§ **Stated problem**
Write out exactly the lines running from the one that contains "imported = [obj" through the end of the material.

§ **Information provided**
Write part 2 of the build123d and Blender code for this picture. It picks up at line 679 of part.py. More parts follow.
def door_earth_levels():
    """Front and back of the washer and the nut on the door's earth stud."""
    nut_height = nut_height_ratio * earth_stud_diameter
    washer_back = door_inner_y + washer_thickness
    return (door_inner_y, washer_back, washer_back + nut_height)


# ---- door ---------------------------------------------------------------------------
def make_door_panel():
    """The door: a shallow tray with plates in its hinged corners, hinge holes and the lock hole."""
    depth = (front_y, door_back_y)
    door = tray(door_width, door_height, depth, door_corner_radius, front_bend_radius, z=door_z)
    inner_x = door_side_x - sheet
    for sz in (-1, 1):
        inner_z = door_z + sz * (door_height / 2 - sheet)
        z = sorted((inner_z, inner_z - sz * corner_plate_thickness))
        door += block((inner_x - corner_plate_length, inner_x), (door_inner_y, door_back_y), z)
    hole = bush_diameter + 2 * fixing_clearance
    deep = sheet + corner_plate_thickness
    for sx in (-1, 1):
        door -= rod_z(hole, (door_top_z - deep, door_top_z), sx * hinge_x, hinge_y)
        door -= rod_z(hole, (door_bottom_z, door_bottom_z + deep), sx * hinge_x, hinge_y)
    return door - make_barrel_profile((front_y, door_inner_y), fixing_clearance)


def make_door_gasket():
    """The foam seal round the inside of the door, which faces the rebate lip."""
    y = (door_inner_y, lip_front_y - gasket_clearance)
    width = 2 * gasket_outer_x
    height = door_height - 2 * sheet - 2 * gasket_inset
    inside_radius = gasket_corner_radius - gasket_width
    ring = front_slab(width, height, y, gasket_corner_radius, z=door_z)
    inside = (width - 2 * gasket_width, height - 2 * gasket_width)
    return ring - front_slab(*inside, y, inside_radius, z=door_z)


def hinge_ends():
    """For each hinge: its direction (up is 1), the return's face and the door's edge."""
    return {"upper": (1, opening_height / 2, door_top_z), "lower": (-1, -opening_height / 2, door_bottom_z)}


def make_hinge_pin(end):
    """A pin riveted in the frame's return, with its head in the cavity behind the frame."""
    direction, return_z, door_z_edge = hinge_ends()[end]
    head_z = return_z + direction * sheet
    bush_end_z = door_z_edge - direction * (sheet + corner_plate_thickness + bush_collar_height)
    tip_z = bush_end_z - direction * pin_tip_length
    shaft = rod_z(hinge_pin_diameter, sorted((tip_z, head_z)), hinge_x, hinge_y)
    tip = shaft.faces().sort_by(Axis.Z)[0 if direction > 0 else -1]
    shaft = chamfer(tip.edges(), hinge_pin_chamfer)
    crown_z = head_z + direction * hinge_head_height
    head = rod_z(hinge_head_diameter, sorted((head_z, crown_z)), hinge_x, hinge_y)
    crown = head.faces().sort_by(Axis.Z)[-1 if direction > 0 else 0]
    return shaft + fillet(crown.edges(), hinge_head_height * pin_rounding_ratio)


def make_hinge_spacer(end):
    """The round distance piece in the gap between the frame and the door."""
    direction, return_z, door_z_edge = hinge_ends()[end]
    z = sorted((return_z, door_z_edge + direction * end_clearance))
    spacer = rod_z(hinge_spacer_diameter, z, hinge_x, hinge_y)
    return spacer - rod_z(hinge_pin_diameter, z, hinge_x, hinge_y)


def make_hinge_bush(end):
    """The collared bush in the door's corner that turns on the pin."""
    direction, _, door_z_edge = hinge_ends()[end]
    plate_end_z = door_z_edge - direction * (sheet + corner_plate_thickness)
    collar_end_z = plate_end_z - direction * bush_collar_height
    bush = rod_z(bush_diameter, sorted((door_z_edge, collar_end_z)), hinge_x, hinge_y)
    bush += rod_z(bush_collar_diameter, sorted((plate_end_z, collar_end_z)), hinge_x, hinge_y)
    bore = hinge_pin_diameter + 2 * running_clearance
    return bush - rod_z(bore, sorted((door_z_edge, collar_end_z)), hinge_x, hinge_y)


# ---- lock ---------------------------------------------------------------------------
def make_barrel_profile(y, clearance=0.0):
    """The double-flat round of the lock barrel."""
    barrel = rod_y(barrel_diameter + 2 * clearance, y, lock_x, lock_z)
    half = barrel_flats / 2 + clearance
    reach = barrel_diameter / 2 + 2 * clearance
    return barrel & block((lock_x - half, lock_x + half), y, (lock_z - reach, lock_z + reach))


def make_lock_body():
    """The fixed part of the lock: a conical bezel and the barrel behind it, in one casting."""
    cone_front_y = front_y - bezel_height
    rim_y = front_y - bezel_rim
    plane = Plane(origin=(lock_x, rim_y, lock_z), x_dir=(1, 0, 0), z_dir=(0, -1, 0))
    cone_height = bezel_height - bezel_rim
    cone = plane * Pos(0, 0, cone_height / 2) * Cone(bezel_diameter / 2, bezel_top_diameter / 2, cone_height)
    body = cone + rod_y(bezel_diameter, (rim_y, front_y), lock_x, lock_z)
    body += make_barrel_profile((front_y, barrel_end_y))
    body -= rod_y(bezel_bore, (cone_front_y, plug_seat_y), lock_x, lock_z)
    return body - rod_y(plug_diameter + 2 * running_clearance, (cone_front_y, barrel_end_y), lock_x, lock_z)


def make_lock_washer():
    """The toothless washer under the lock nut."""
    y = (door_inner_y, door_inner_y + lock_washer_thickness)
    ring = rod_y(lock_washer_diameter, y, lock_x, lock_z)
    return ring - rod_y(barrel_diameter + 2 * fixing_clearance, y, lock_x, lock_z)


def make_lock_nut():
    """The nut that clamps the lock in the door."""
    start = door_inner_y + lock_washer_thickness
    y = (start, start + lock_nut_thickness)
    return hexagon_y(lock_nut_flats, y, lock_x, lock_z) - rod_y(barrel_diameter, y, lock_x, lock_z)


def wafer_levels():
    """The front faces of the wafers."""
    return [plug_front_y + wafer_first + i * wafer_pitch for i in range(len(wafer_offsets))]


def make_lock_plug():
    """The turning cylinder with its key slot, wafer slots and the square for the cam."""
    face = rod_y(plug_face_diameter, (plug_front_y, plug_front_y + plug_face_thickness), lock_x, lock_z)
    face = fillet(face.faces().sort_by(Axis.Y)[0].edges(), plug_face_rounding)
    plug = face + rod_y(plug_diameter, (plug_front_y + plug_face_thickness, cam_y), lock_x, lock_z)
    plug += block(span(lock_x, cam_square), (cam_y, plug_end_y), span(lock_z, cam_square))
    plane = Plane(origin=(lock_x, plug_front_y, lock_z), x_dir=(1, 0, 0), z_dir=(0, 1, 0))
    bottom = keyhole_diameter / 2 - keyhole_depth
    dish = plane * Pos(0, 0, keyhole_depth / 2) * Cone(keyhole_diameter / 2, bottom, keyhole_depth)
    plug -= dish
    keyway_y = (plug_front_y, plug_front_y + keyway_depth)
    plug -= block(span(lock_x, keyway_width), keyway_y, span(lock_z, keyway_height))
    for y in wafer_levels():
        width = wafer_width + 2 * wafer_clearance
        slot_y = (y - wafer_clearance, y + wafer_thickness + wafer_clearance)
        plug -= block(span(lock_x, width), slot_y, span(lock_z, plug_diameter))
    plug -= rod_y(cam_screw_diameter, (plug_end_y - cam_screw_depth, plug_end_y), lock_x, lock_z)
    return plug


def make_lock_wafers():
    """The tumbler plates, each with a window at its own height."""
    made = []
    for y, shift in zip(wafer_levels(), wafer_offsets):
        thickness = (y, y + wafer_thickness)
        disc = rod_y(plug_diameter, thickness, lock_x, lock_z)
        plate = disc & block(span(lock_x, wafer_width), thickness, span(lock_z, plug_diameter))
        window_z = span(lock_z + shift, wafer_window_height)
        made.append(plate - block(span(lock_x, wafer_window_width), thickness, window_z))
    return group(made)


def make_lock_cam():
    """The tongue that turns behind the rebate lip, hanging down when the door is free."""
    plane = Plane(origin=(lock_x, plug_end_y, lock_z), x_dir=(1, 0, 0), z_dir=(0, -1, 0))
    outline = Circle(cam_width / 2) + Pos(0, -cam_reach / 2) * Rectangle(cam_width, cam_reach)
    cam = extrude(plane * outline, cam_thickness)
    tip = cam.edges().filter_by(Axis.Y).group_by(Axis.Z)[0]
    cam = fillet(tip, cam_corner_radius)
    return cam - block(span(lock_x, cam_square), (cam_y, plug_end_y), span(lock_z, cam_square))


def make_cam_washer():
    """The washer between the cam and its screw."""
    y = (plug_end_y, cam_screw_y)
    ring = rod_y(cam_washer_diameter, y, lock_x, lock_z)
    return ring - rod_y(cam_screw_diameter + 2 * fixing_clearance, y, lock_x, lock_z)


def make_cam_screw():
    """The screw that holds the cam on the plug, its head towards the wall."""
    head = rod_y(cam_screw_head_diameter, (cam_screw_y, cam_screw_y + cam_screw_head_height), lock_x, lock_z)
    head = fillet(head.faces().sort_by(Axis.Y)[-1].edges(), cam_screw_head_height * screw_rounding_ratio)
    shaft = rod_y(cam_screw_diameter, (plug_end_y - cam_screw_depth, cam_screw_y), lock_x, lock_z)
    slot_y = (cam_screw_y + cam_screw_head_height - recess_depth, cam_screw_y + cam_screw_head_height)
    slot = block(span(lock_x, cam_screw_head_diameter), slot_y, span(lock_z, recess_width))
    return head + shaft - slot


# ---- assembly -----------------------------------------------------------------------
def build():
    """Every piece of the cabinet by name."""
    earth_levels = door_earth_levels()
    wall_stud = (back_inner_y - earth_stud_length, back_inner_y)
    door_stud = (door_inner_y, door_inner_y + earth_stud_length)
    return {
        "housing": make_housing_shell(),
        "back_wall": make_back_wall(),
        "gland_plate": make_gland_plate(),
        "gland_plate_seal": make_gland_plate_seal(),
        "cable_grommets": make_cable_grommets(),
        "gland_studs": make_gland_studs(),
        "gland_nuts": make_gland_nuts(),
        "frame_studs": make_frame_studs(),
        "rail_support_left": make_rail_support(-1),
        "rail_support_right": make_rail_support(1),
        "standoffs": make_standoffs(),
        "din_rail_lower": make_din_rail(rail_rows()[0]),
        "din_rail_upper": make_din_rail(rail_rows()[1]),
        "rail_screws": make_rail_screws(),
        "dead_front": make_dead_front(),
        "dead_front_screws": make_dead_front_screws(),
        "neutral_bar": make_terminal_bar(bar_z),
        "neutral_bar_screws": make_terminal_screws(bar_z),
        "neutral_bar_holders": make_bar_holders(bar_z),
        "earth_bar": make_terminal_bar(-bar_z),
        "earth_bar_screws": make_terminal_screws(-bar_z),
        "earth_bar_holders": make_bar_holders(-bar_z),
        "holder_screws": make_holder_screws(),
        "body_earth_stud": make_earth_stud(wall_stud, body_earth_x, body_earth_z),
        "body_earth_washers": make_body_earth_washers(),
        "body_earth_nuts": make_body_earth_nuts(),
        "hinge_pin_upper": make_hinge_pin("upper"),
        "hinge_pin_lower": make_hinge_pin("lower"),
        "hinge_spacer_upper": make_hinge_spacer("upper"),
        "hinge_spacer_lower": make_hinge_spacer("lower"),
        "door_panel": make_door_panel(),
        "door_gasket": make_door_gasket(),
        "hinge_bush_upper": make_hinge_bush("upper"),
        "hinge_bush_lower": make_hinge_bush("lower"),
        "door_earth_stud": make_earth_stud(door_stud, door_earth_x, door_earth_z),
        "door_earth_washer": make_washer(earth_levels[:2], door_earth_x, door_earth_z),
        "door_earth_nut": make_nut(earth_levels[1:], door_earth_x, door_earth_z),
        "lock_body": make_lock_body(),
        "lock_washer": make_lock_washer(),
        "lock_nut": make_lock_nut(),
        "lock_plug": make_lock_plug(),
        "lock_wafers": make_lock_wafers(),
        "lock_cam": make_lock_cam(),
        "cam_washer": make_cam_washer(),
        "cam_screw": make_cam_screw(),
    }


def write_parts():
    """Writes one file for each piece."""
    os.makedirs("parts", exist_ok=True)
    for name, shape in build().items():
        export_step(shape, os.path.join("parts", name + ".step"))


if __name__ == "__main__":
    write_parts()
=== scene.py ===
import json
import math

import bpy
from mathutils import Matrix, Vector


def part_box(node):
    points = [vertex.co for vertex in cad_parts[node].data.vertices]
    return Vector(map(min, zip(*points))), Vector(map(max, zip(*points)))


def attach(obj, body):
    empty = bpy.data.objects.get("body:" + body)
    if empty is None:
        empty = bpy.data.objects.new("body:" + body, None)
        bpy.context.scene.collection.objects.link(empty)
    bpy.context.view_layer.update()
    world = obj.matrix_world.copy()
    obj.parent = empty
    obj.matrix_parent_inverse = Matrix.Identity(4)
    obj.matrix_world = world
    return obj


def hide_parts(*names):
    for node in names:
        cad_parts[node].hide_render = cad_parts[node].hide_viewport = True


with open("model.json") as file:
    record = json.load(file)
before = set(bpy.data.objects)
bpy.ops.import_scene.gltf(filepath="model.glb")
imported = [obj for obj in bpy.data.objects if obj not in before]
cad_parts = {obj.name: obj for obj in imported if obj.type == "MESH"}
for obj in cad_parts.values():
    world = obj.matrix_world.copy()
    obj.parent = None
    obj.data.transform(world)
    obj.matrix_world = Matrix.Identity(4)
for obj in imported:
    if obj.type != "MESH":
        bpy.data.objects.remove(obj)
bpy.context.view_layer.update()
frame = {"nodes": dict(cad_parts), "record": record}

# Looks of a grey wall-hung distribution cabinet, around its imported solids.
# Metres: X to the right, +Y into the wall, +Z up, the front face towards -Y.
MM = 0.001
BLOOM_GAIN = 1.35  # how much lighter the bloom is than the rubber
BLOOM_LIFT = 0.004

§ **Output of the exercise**
imported = [obj for obj in bpy.data.objects if obj not in before]
cad_parts = {obj.name: obj for obj in imported if obj.type == "MESH"}
for obj in cad_parts.values():
    world = obj.matrix_world.copy()
    obj.parent = None
    obj.data.transform(world)
    obj.matrix_world = Matrix.Identity(4)
for obj in imported:
    if obj.type != "MESH":
        bpy.data.objects.remove(obj)
bpy.context.view_layer.update()
frame = {"nodes": dict(cad_parts), "record": record}

# Looks of a grey wall-hung distribution cabinet, around its imported solids.
# Metres: X to the right, +Y into the wall, +Z up, the front face towards -Y.
MM = 0.001
BLOOM_GAIN = 1.35  # how much lighter the bloom is than the rubber
BLOOM_LIFT = 0.004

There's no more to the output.